The Court emphasized that care is essential to sustaining life and ensuring dignity—yet it remains deeply undervalued and unequally distributed. As the ILO has reported, women perform 76.2% of all unpaid care work globally, spending more than three times as many hours as men on these essential, life-sustaining tasks. This burden not only limits women’s autonomy and opportunities but also reinforces structural inequalities on a global scale.

This context underscores the significance of the Court’s decision. By legally affirming care as a human right, the Court sends a clear message: care is not a private burden or personal duty, but a collective social responsibility. States must act to dismantle the systems that devalue care and perpetuate gendered injustice. In order to guarantee the right to care, States must also provide comprehensive health care, including sexual and reproductive health services, among other forms of public provision.

The Court further recognized that the unequal distribution of care work—primarily carried out by women and girls—constitutes a structural barrier to substantive equality. It acknowledged how intersecting forms of discrimination—based on gender, race, age, migration status, disability, and socioeconomic position—deepen inequities and restrict access to rights such as education, employment, and political participation. It called on States to adopt structural reforms to reverse these injustices.

In doing so, the Court outlined concrete obligations for States to:

  • Recognize the social and economic value of unpaid and paid care work, reduce care burdens and barriers, and redistribute care responsibilities;
  • Unpaid care work, disproportionately borne by women, must be addressed through comprehensive care systems, parental leave, flexible work policies, and access to social security.
  • Guarantee labor rights and social protections for both paid and unpaid care workers;
  • Ensure inclusive and equitable access to quality care services;
  • Adopt legal, policy, and budgetary reforms to dismantle gender stereotypes and systemic inequality.

With this resolution, the IACHR establishes a broad legal framework to guide States in building solid regulations in line with the standards set out in the ruling itself. This advance represents a significant achievement in defining the scope and content of the right, becoming a key reference for the design of laws and policies to guarantee it.” – Carlos Andrés Pérez.

This ruling gives renewed strength to ESCR-Net’s Social Pact on Care, a collective proposal to transform how care is valued, shared, and protected. The Pact offers a bold, feminist vision based on the 6Rs: Recognition, Redistribution, Reduction, Rights, Representation, and Reframing the economy as a care economy.
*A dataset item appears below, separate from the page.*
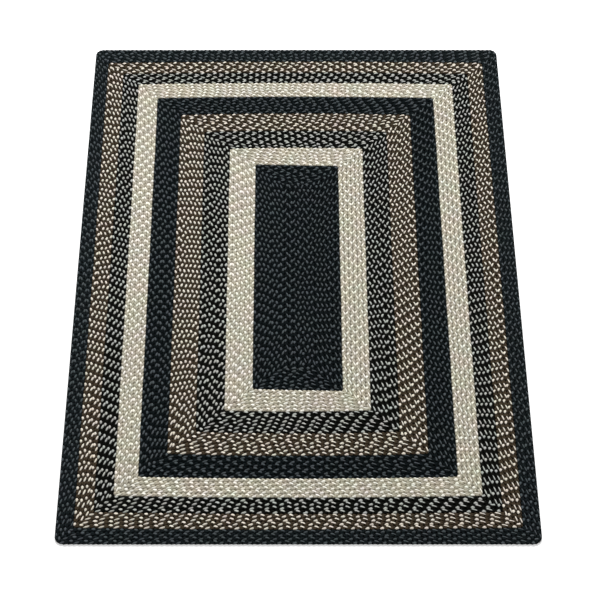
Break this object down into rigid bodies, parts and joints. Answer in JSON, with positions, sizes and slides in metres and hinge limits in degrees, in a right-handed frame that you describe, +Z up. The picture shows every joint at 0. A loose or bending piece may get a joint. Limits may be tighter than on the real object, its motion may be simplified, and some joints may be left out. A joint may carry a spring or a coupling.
{
  "type": "braided rug",
  "caption": "Flat rectangular rug of a three-strand braid sewn row to row round a long dark centre, in black, brown, speckled and cream borders.",
  "frame": {"origin": "middle of the rug's outline, at the height of the floor that it lies on", "axes": "+X across the rug's width, +Y along its length to the far end, +Z up out of the face"},
  "size_m": [1.219, 1.809, 0.008],
  "materials": {
    "black_braid": "matte spun yarn, two black strands and one charcoal",
    "brown_braid": "matte spun yarn, two dark brown strands and one cream",
    "speckled_braid": "matte spun yarn, two black strands and one pale grey",
    "cream_braid": "matte spun yarn, two oatmeal strands and one cream"
  },
  "bodies": {
    "root": {"edge_black": "black_braid", "outer_brown": "brown_braid", "outer_speckled": "speckled_braid", "outer_cream": "cream_braid", "middle_black": "black_braid", "inner_brown": "brown_braid", "inner_speckled": "speckled_braid", "inner_cream": "cream_braid", "centre_black": "black_braid"}
  },
  "joints": []
}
We could not imagine an economy based solely on the market. From different worldviews, we shaped a Pact to rethink care through recognition, redistribution, reduction of care burdens, representation, and the reformulation of the economy, all within a framework of realizing human rights. The Court has agreed with us and recognized care as an autonomous right. Recognizing the Pact we built also means recognizing gender justice and the intersectional voices of women. The Court gives us yet another tool to demand, in our countries, a fair and equitable care system that places people and the care of the planet at its center.” – Claudia Lazzaro, Sindicato de Obreros Curtidores de Cuero de la República Argentina, SOCRA.

What’s next

Amid rising anti-rights agendas and the erosion of public goods, the Court’s decision is a powerful affirmation of care as a legal right and a necessary political priority. It offers feminist and human rights movements a vital tool to advance care-centered systems rooted in substantive equality, solidarity, and sustainability.

The Advisory Opinion breathes renewed energy into this critically important work for us as feminist movements advocating for the recognition of the right to care and care work. It confirms that we cannot wait for another global crises to give effect to what are basic human rights.” – Charlene May, Women’s Legal Center, South Africa.
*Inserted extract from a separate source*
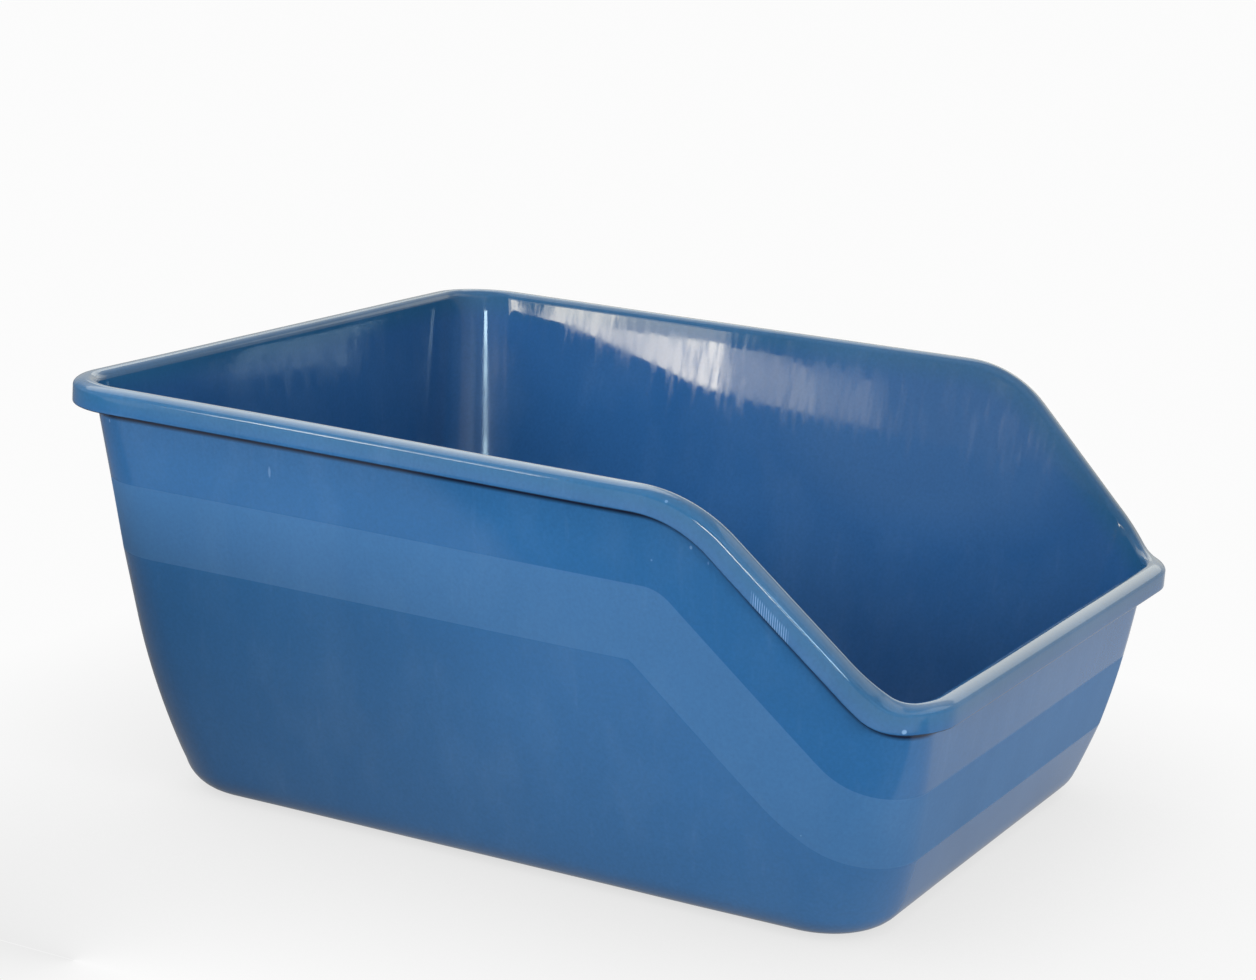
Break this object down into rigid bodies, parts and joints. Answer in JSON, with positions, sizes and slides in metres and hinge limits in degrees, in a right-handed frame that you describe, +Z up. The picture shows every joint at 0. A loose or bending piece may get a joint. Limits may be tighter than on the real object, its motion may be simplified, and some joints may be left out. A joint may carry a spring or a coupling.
{
  "type": "high-sided litter pan",
  "caption": "Open high-sided tray with a low entry at one end, sloping side rims, a turned-down rim skirt and tapered walls on a flat base.",
  "frame": {"origin": "on the ground, under the middle of the pan's box", "axes": "+X to the pan's side, its mirror plane is X = 0; +Y to the high rear wall, so the low entry faces -Y; +Z up out of the open top"},
  "size_m": [0.46, 0.5, 0.23],
  "materials": {
    "blue_plastic": "glossy moulded polypropylene, medium blue, with a satin band round the outside of the wall"
  },
  "bodies": {
    "root": {"litter_pan": "blue_plastic"}
  },
  "joints": []
}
As this ruling sets a new regional legal standard, ESCR-Net will continue advocacy and campaigning to ensure it translates into real change—in law, policy, public provision, and ultimately daily life—across Latin America, the Caribbean, and globally.

It is essential for States to address the needs of all communities so that everyone can fully benefit from care policies. Without care, there is no social justice; and without social justice, there are no human rights. That is why States must embrace the care agenda as a right and recognize it as a cornerstone of social justice and gender equality, moving beyond the historical view that has placed this responsibility almost exclusively on women.” – Claribed Palacio, President of the Union of Afro-descendant Domestic Workers (UTRASD), Colombia.